Que faut-il entendre par ce « renouveau juif » en Pologne dont il est souvent question ? – dans cette Pologne qui comptait plus de trois millions de Juifs avant-guerre et où n’en subsistent que quelques milliers aujourd’hui ? La sociologue Geneviève Zubrzycki montre que la mémoire de la Shoah en Pologne a engendré des pratiques très diverses, allant de l’exploitation touristique sans scrupule du passé juif et de la Shoah à un engagement sincère dans l’exhumation de l’histoire et la culture juive. Mais il importe de situer ce « renouveau juif », même dans sa face la plus lumineuse, dans le contexte politique où il prend place. Il est mobilisé par le camp progressiste pour briser l’hégémonie d’une droite nationale qui définit la nation polonaise dans des termes ethniques et étroitement associés à l’Église catholique.

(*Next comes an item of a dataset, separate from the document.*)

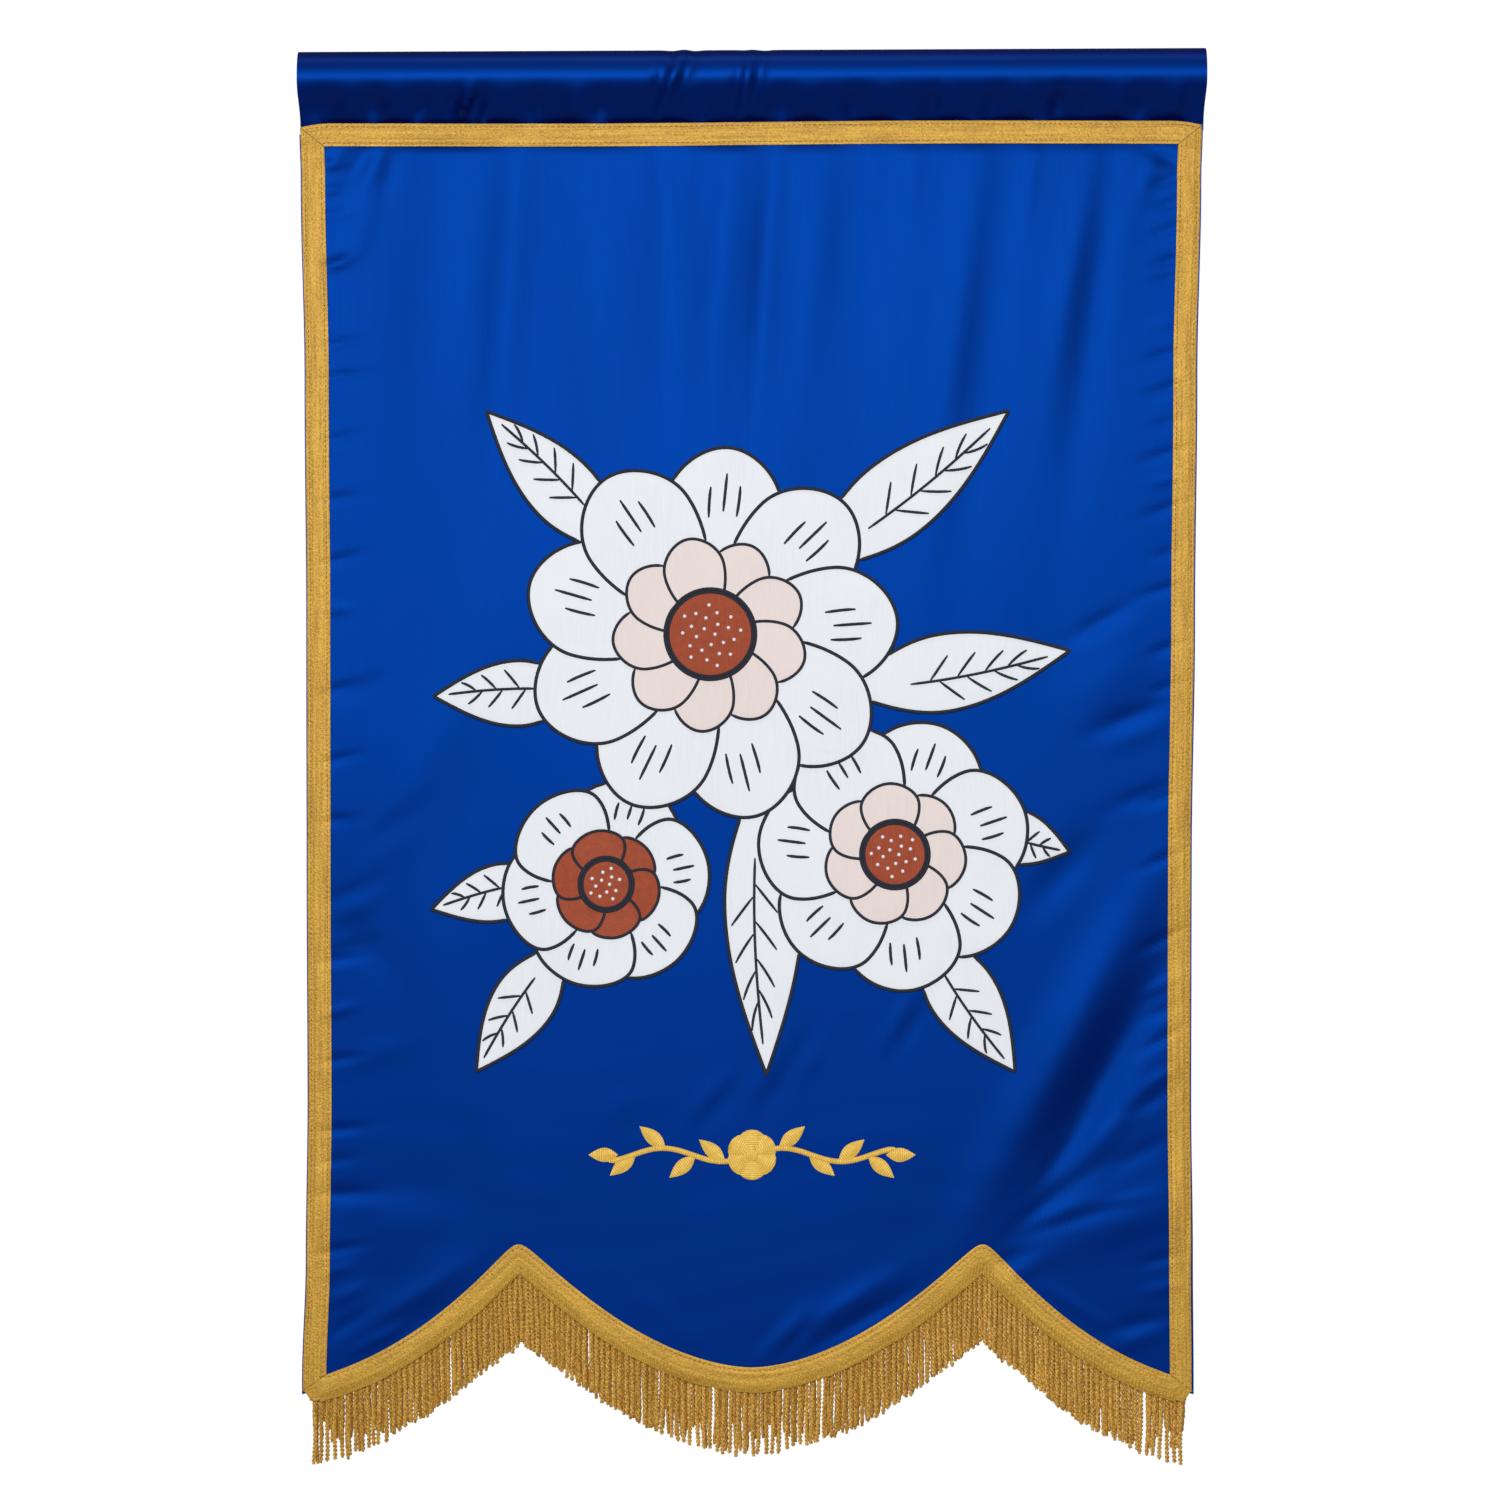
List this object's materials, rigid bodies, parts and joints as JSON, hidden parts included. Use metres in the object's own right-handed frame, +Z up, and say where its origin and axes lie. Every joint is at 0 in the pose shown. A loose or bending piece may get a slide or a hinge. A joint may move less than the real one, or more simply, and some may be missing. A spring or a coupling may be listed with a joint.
{
  "type": "lodge banner",
  "caption": "Hanging satin banner with a rod sleeve, flat braid edging, an appliqued flower spray, a gold garland and a cord fringe along its scalloped hem.",
  "frame": {"origin": "middle of the sleeve's inner crown, the line on which the banner hangs from its rod", "axes": "+X along the rod to the viewer's right, +Y towards the back, +Z up; the face looks towards -Y"},
  "size_m": [0.61, 0.0298, 0.956],
  "materials": {
    "satin_blue": "satin weave with a soft sheen",
    "gold_braid": "ribbed metallic braid",
    "gold_cord": "two-ply twisted cord",
    "white_satin": "smooth white applique cloth",
    "rust_thread": "close filling stitch",
    "gold_thread": "raised satin stitch"
  },
  "bodies": {
    "root": {"rod_sleeve": "satin_blue", "satin_panel": "satin_blue", "braid_top": "gold_braid", "braid_left": "gold_braid", "braid_right": "gold_braid", "braid_hem": "gold_braid", "fringe": "gold_cord", "applique_spray": "white_satin", "flower_centre_large": "rust_thread", "flower_centre_middle": "rust_thread", "flower_centre_small": "rust_thread", "gold_garland": "gold_thread"}
  },
  "joints": []
}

Ainsi, ce « renouveau » est-il avant tout une arme dans l’opposition au nationalisme illibéral. Pour approfondir ce sujet d’une actualité politique brulante où les Juifs – bien qu’absents – se retrouvent au centre des controverses, Ewa Tartakowsky s’est entretenue avec Geneviève Zubrzycki, qui a récemment fait paraître Resurrecting the Jew: Nationalism, Philosemitism, and Poland’s Jewish Revival (Princeton University Press, 2022).
Toujours à l’Est, mais plus au sud, la Hongrie. Dans L’été où mon père est mort – qui paraît aux éditions de l’Antilope et dont nous publions quelques bonnes feuilles – Yudit Kiss fait le récit de sa relation tumultueuse avec son père. Redécouvrant sa propre judéité, elle fait le portrait d’un homme qui fut un membre fervent du parti communiste et un Juif désireux de l’oublier. Toute sa vie d’adulte, il aura nourri la conviction que la création de l’homme nouveau parviendrait à détruire les vieux préjugés en même temps que toutes les appartenances particulières. Puis vint la chute du régime, l’ébranlement de ses certitudes idéologiques, la lecture d’Être sans destin de Kertész…

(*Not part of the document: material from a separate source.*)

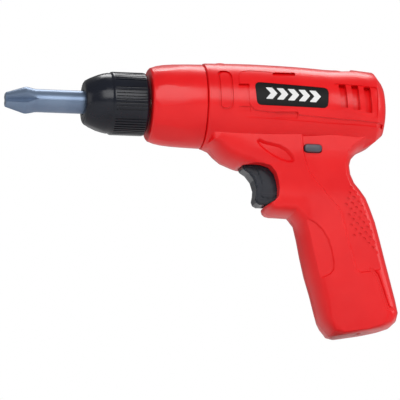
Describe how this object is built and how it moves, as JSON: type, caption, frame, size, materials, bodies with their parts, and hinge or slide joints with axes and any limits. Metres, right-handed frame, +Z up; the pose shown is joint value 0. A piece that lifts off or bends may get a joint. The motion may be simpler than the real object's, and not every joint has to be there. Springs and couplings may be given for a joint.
{
  "type": "toy power drill",
  "caption": "Pistol-grip toy power drill with a turning chuck, pull-out cross bit, spring trigger, side direction button and hinged battery door.",
  "frame": {"origin": "centre of the flat tip of the screwdriver bit, on the spindle axis", "axes": "+X back along the spindle from the tip, +Y to the drill's right side, +Z up, with the grip hanging towards -Z"},
  "size_m": [0.2465, 0.055, 0.1741],
  "materials": {
    "red_plastic": "moulded, glossy",
    "black_plastic": "moulded, satin to glossy",
    "grey_plastic": "moulded, satin",
    "bit_plastic": "plastic with metallic blue-grey paint",
    "white_plastic": "natural acetal",
    "steel": "plain",
    "brass": "turned",
    "copper": "phosphor-bronze strip",
    "board": "circuit board",
    "cell": "printed sleeve, plain",
    "lead_red": "PVC",
    "lead_black": "PVC",
    "label": "black with plain white marks"
  },
  "bodies": {
    "body": {"left_housing": "red_plastic", "right_housing": "red_plastic", "nose_collar": "red_plastic", "nose_bush": "brass", "spindle_bush": "brass", "gearbox_front_plate": "black_plastic", "gearbox_rear_frame": "black_plastic", "direction_switch": "black_plastic", "battery_tray": "black_plastic", "motor_end_cap": "white_plastic", "idler_axle": "steel", "motor_can": "steel", "trigger_spring": "steel", "contact_top_link": "steel", "contact_bottom_link": "steel", "positive_terminal": "steel", "negative_terminal": "steel", "switch_board": "board", "switch_leaf": "copper", "fixed_contact": "copper", "label_plate_left": "label", "label_plate_right": "label", "motor_lead_red": "lead_red", "battery_lead_red": "lead_red", "motor_lead_black": "lead_black", "battery_lead_black": "lead_black", "gearbox_screw_1": "steel", "battery_1": "cell", "battery_spring_1": "steel", "gearbox_screw_2": "steel", "battery_2": "cell", "battery_spring_2": "steel", "gearbox_screw_3": "steel", "battery_3": "cell", "battery_spring_3": "steel", "housing_screw_1": "steel", "housing_screw_2": "steel", "housing_screw_3": "steel", "housing_screw_4": "steel", "housing_screw_5": "steel", "housing_screw_6": "steel", "housing_screw_7": "steel"},
    "chuck": {"chuck_sleeve": "black_plastic", "chuck_screw": "steel", "output_spindle": "steel", "output_gear": "white_plastic"},
    "bit": {"screwdriver_bit": "bit_plastic"},
    "idler": {"compound_gear": "white_plastic"},
    "motor_rotor": {"motor_shaft": "steel", "motor_pinion": "brass"},
    "trigger": {"trigger": "black_plastic"},
    "direction": {"direction_bar": "grey_plastic"},
    "door": {"battery_door": "red_plastic", "battery_door_screw": "steel"}
  },
  "joints": [
    {"name": "chuck_spin", "type": "hinge", "parent": "body", "child": "chuck", "pos_m": [0.1, 0, 0], "axis": [1, 0, 0], "continuous": true},
    {"name": "bit_pull", "type": "slide", "parent": "chuck", "child": "bit", "axis": [-1, 0, 0], "range_m": [0, 0.024]},
    {"name": "idler_spin", "type": "hinge", "parent": "body", "child": "idler", "pos_m": [0.14, 0, 0.0138], "axis": [1, 0, 0], "continuous": true},
    {"name": "motor_spin", "type": "hinge", "parent": "body", "child": "motor_rotor", "pos_m": [0.145, 0, 0.0024], "axis": [1, 0, 0], "continuous": true},
    {"name": "trigger_pull", "type": "slide", "parent": "body", "child": "trigger", "axis": [1, 0, 0], "range_m": [0, 0.005], "stiffness_N_per_m": 250, "springref_m": -0.002, "deforming": ["trigger_spring"]},
    {"name": "direction_push", "type": "slide", "parent": "body", "child": "direction", "axis": [0, 1, 0], "range_m": [0, 0.003]},
    {"name": "door_swing", "type": "hinge", "parent": "body", "child": "door", "pos_m": [0.22069, 0.016, -0.12995], "axis": [-0.9703, 0, -0.2419], "range_deg": [0, 75]}
  ],
  "couplings": [
    {"joint": "idler_spin", "follows": "chuck_spin", "ratio": -3.6},
    {"joint": "motor_spin", "follows": "chuck_spin", "ratio": 10.08}
  ]
}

Enfin, nous publions un hommage à Moses Elisaf, le maire de la ville de Ioannina située dans le nord-ouest de la Grèce, et le président de sa très ancienne communauté juive Romaniote. Léon Saltiel l’a rencontré quelques semaines avant sa mort, entamant avec cette personnalité politique unanimement respectée dans son pays un dialogue sur l’actualité des Juifs de Grèce. Portrait d’un gardien de la mémoire romaniote, de ces Juifs hellénisés « dont l’existence en tant que groupe », comme le rappelle Léon Saltiel, « précède les appellations d’ashkénaze ou de séfarade ».